|Time code (approximately)
|Point of interest
|Dr Warren talks about her wanting to be a doctor for as long as she can remember.
|Her experience of studying medicine at Manchester University, 1999-2004, joining the Officer Cadets and deciding to be an army doctor, "a fantastic decision and my military life brought me a lot of fun and happiness.”
|The ways in which her experience of army training was different to that of her male colleagues, "the military is a very man's world.”
|Inclusion and discrimination in medicine with regard to disability, her "Gruffalo analogy".
|Explanation of the term "protected characteristics".
|Ways in which she finds her disability has made her more confident and a better doctor.
|Appointment as Regimental Medical Officer for the 7th Signals Regiment in Germany.
|Her decision to become an anaesthetist, the Erasmus Programme which enabled her to do the hospital blocks of her final year in Germany.
|Deployment to Afghanistan, working at Bastion, comparisons between the environment there and in Kabul, "I felt a lot more scared up in Kabul.”
|Story of her accident whilst on a skiing holiday in Sweden in 2008 after her return from Afghanistan, resulting in a tibial plateau fracture and her return to the UK to undergo surgery
|The nerve block procedure that was used before surgery; complications after surgery including severe pain and anaemia.
How chronic pain, caused by damage during nerve block procedure, affected her confidence, mental health and relationship with the medical world.
|How the whole experience led to post-traumatic stress disorder, "I don't often tell people the truth… it's not that easy to talk about.”
|Fear of being viewed as a victim, how the process of suing the medical profession was not worth the stress.
|Returning to work in medicine, "A huge challenge because I've been really harmed by the medical profession.”
|The protective attitude of colleagues when she returned to work, trying to convince them that she needed to try and how her military training helped her cope.
|Her initially negative feelings about using a wheelchair, and how those feelings changed, "It enabled me to kind of restart my life.”
|Taking part in the Lewa Marathon in Kenya which no one had ever done in a wheelchair before, and how that was a real turning point, and designing her own training programme to strengthen her arms.
|Negative comments from colleagues and how one comment stayed with her for 10 years.
|Working as a disabled person within anaesthesia, the adjustments that need to be made.
|Story of another insensitive comment from a colleague.
|Experiences of overt discrimination, "Discrimination isn't about being nice or being unkind. It's about attitudes and beliefs that need to be challenged.”
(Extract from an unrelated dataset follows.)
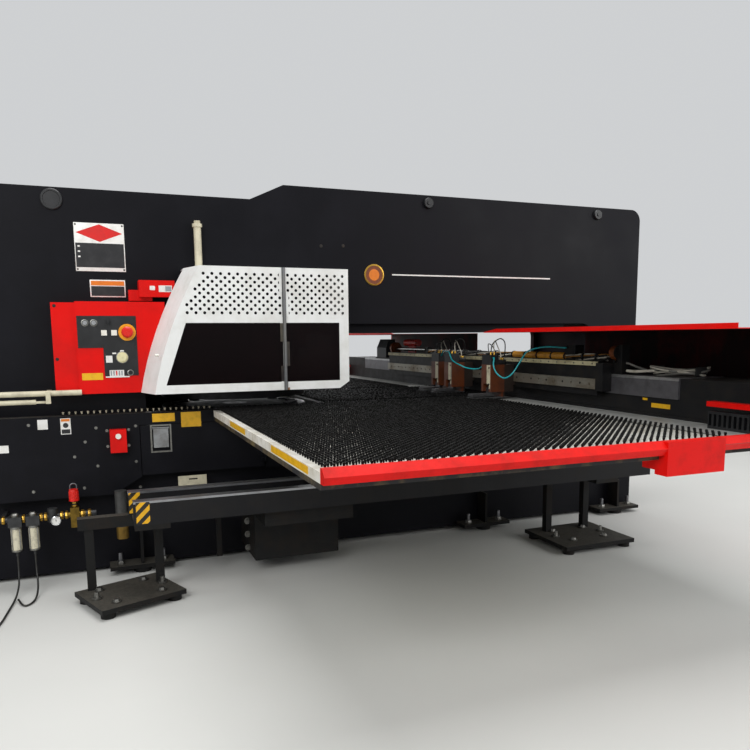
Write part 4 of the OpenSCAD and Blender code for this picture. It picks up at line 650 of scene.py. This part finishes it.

|How she deals with discrimination.
|Co-chairing the Disabled Doctors Network which was set up in 2018 by a colleague.
|How patients respond to her disability, "People really respect you for the fact that you are different.”
|Role models, Rob Smith (wheelchair racer) and Mel Nichols (Paralympic athlete).
|How her vivid memories of her own surgery and extreme pain enable her to treat patients in a more human way.
|Her advice to disabled people considering a career in anaesthesia, "Unfortunately society has driven us away in the past. And it's about time that the tables were turned.”
|Dr Warren talks about her sporting activities (wheelchair racing, hand bike racing, swimming, kayaking); the reasons why she enjoys it, "Pain from physical exercise is really nice because it's not neurological pain.”
|Her participation in triathlons, the Arch to Arc Challenge, the Invictus Games, paracanoe, "I just find that paddling brings me so much joy"; how she uses her pre-race tactics to mentally prepare for difficult work scenarios.